**SHORT EXERCISE**
Write out the full listing again, exactly as it stands.

## Begin DATA PROVIDED

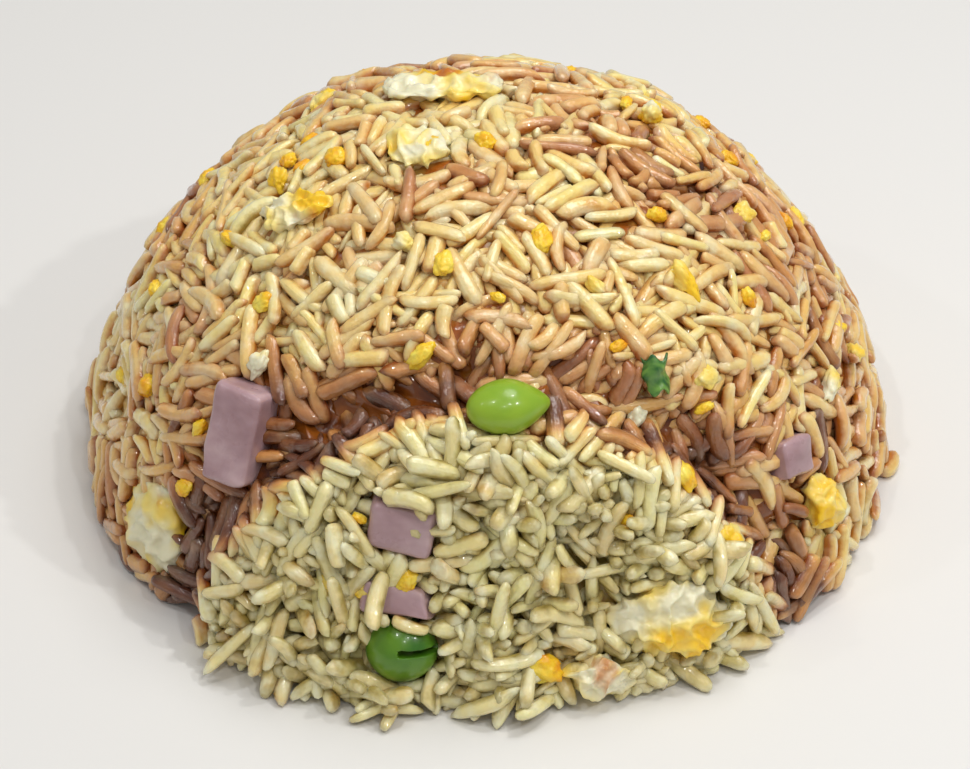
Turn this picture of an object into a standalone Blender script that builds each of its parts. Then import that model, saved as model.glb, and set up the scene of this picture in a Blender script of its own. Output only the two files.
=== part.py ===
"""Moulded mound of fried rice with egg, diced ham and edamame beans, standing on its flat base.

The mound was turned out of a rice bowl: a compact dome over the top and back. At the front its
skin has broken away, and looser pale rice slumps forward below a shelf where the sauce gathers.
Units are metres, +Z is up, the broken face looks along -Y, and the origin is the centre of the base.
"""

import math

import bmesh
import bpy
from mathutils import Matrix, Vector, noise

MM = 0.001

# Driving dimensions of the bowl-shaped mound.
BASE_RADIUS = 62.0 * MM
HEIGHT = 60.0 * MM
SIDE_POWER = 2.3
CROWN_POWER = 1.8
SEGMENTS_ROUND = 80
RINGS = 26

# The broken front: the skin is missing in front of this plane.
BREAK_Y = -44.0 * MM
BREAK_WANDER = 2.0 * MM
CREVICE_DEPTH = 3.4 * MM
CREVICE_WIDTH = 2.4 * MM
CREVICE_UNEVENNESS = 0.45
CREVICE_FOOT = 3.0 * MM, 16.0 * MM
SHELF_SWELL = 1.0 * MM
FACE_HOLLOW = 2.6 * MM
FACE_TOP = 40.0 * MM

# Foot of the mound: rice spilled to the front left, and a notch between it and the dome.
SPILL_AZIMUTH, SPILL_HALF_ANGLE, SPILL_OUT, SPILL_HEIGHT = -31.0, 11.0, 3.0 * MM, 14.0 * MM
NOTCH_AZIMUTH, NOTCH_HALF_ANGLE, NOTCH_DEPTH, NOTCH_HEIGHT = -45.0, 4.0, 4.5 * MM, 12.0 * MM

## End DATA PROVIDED

**RESPONSE**
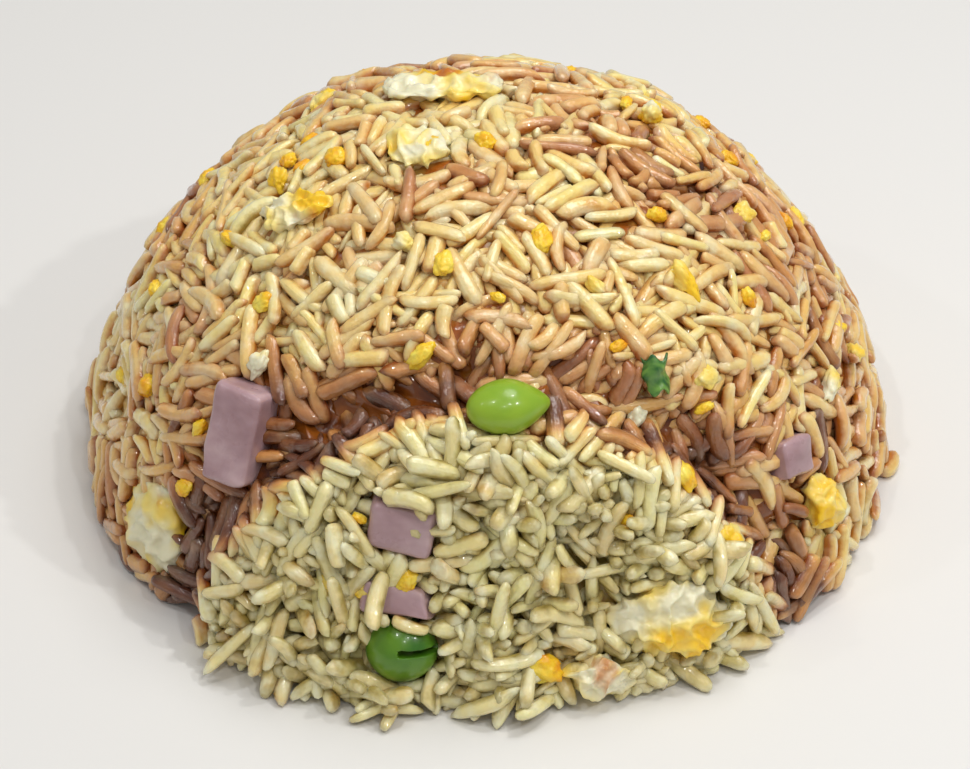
Turn this picture of an object into a standalone Blender script that builds each of its parts. Then import that model, saved as model.glb, and set up the scene of this picture in a Blender script of its own. Output only the two files.
=== part.py ===
"""Moulded mound of fried rice with egg, diced ham and edamame beans, standing on its flat base.

The mound was turned out of a rice bowl: a compact dome over the top and back. At the front its
skin has broken away, and looser pale rice slumps forward below a shelf where the sauce gathers.
Units are metres, +Z is up, the broken face looks along -Y, and the origin is the centre of the base.
"""

import math

import bmesh
import bpy
from mathutils import Matrix, Vector, noise

MM = 0.001

# Driving dimensions of the bowl-shaped mound.
BASE_RADIUS = 62.0 * MM
HEIGHT = 60.0 * MM
SIDE_POWER = 2.3
CROWN_POWER = 1.8
SEGMENTS_ROUND = 80
RINGS = 26

# The broken front: the skin is missing in front of this plane.
BREAK_Y = -44.0 * MM
BREAK_WANDER = 2.0 * MM
CREVICE_DEPTH = 3.4 * MM
CREVICE_WIDTH = 2.4 * MM
CREVICE_UNEVENNESS = 0.45
CREVICE_FOOT = 3.0 * MM, 16.0 * MM
SHELF_SWELL = 1.0 * MM
FACE_HOLLOW = 2.6 * MM
FACE_TOP = 40.0 * MM

# Foot of the mound: rice spilled to the front left, and a notch between it and the dome.
SPILL_AZIMUTH, SPILL_HALF_ANGLE, SPILL_OUT, SPILL_HEIGHT = -31.0, 11.0, 3.0 * MM, 14.0 * MM
NOTCH_AZIMUTH, NOTCH_HALF_ANGLE, NOTCH_DEPTH, NOTCH_HEIGHT = -45.0, 4.0, 4.5 * MM, 12.0 * MM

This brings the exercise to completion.